XIIIe s. Semence de coins, cumin, amandes parées, Alebrand, f° 7. Et les dames parées contre l'avenement [pour la circonstance], Berte, IX. Venue [elle] est à la serve, qui git au lit paré, ib. X. Nus foulons ne puet ne ne doit parer drap qui ne soit parés bien et loiaument, Liv. des mét. 134. Nus [nul] barillier ne puet [peut] over de nul fust, se il n'est ses [sec], c'est à savoir après ce que li baris ait esté parés un mois avant qu'on mete la ferreure, ib. 103. Et de l'iauve simple bevoient, Sans querre piment ne claré, N'onques ne burent vin paré, la Rose, 8419. [Foi et charité] C'on soloit jadis si chierir Que li preudoume s'en paroient, Baudouin de Condé, t. I, p. 4.

XIVe s. Se vous avez des espices, si soient broyées avec [la moutarde], et après la laissier parer, Ménagier, II, 5. Li rois ne trova pas qui li parast chastaignes ; Les meilleurs y perdit de toutes ses compaignes, Girart de Ross. v. 1671. Par ce que sa felicité est de tielx biens de fortune decorée, parée et aornée, Oresme, Eth. 24. Or fu li rois Henris à Bordeaux la cité ; Au matin se leva, n'a pas son corps paré, Guesclin. 12842. Se la rime i est bele… Car bel sunt li ouvrage, quant on les a parés, Baud. de Seb.
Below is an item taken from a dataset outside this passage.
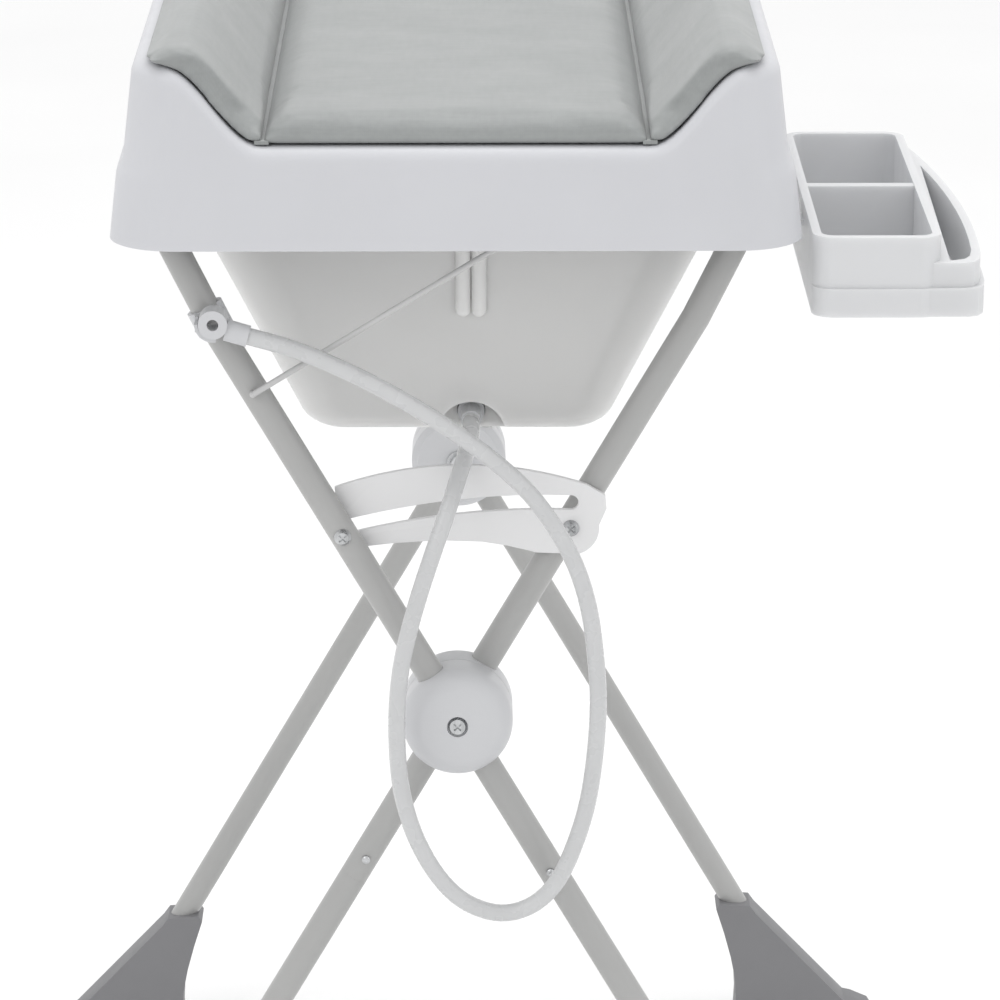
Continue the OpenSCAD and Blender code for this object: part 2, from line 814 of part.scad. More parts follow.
// The plug pulls out of the drain towards the rear, inside the bath
module drain_plug() {
    z = drain_z + hub_height;
    y0 = recess_hi[1] + bath_wall + 2.3;
    color(boot_grey) {
        bar_y(drain_x, z, y0 - 12, y0 + 1, 9 - 2 * running);
        bar_y(drain_x, z, y0, y0 + 3, drain_disc_d - 1);
        bar_y(drain_x, z, y0 + 2.9, y0 + 9, 6);
        bar_y(drain_x, z, y0 + 8.9, y0 + 12, 12);
    }
}

// --- top -----------------------------------------------------------------

// Smooth step from 0 to 1
function ease(t) = (1 - cos(180 * t)) / 2;

side_in = 23;
edge_w = top_w / 2 - 19;
rise_steps = 10;
// Right half of the dish, from the middle outwards
function dish(drop) = concat(
    [[dish_w / 2, dish_z - drop]],
    [for (i = [1 : rise_steps]) let (t = i / rise_steps)
        [dish_w / 2 + t * (edge_w - side_in + 3 - dish_w / 2),
         dish_z + ease(t) * (top_z - 2 - dish_z) - drop]]);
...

XI, 8.

XVe s. Et s'en tenoient les plus nobles chevaliers de Flandre à bien parés, quand ils estoient bourgeois de Gand, Froissart, II, II, 52. La chambre à parer, qui estoit bien tendue de belle tapisserie…, Louis XI, Nouv. LIII.

XVIe s. Ce pendant Loupgarou tiroit de terre sa masse, et l'avoit jà tirée, et la paroyt pour en ferir Pantagruel, Rabelais, Pant. II, 29. On pare [prépare] le pantagruelion soubz l'equinocte autumnal en diverses manieres, Rabelais, ib. III, 50. Pare les escoutes, pare les bolines ; amure babord, Rabelais, ib. IV, 22. Rechercher les lettres pour s'enrichir et parer au dedans, Montaigne, I, 160. Il fault eschever aux coups que nous ne saurions parer, Montaigne, 164. Anieres, ne pouvant faire assieger Pons, obtint seulement de faire parer le canon et l'atelage comme pour y marcher le lendemain, D'Aubigné, Hist. I, 336. Ils se parerent [garantirent] de 22 entreprises qu'il y avoit sur leurs places, D'Aubigné, ib. II, 310. Favas remontra le peril de desplacer à veue d'ennemi et en lui parant le costé, D'Aubigné, ib. III, 50. L'armée liguée paroit [donnait] beau jeu sur la dessente d'un costeau, D'Aubigné, ib. III, 230. Encor falut-il voir cette Chambre dorée, De justice jadis, d'or maintenant parée, D'Aubigné, Tragiques, la Chambre dorée. Parez un herisson, il semblera baron, Cotgrave

ÉTYMOLOGIE

Génev. pârer le fromage, en ôter la croûte ; provenç. et espagn. parar ; ital. parare ; du lat. parare, préparer, qui répond à une forme causative du radical sanscrit par, prĭ, achever.